Ao equiparar a pena de prisão de nove anos aos três arguidos, o tribunal deu razão parcial ao Ministério Público (MP) e à família de Ihor Homeniuk enquanto assistente no processo, que tinham pedido o agravamento da pena imposta ao inspetor Bruno Sousa. Contudo, não validou o pedido de agravamento do MP e da família para os outros dois arguidos. Os recursos apresentados pelos arguidos, que solicitavam o desagravamento das penas de prisão impostas em primeira instância, também não foram atendidos.
No acórdão, as juízas desembargadora Maria Margarida Almeida (relatora) e Ana Paramés salientaram que a atuação dos arguidos se enquadrou no "patamar da negligência inconsciente", reconhecendo que os arguidos não queriam a morte de Ihor Homeniuk, mas que esta se verificou porque, "levianamente, não consideraram que da sua atuação, esse resultado pudesse vir a ocorrer e, portanto, não tomaram as providências necessárias a evitá-lo".
As juízas censuraram também a atuação de vigilantes presentes no Espaço Equiparado a Centro de Instalação Temporária (EECIT) e das chefias do SEF presentes no aeroporto de Lisboa.
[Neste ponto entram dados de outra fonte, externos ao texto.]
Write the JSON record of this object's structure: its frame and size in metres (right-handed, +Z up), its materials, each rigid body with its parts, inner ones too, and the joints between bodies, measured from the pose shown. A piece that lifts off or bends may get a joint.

O acórdão vinca "a vista grossa que quase uma dezena de pessoas fizeram ao que se estava a passar, a falta de coragem de assumirem qualquer tipo de iniciativa, a ausência de empatia e o egoísmo que revelaram".
Arguidos vão recorrer para o Supremo
Os advogados dos inspetores do SEF afirmaram que vão recorrer para o Supremo Tribunal de Justiça da condenação aplicada pelo Tribunal da Relação de Lisboa.
"Vamos recorrer para o Supremo Tribunal de Justiça [STJ], confiados em que ainda podemos alterar os termos da condenação", afirmou Ricardo Sá Fernandes, advogado do arguido Bruno Sousa. "A subida da pena é um elemento negativo, mas, ironicamente, do ponto de vista processual, vai permitir-lhe recorrer para o STJ, o que com uma pena de sete anos não seria possível".
Ricardo Serrano Vieira, advogado do inspector Duarte Laja, disse que irá agora "analisar os fundamentos para a rejeição dos recursos interpostos pela defesa" e recorrer da decisão para o STJ.
Maria Manuel Candal, advogada de Luís Silva, assegurou que vai "recorrer com toda a certeza", embora tenha assumido que ainda não teve oportunidade de analisar "com a atenção e o cuidado devido" o teor das "mais de 300 páginas de acórdão". A defesa tem agora um prazo de 30 dias para a apresentação de novo recurso.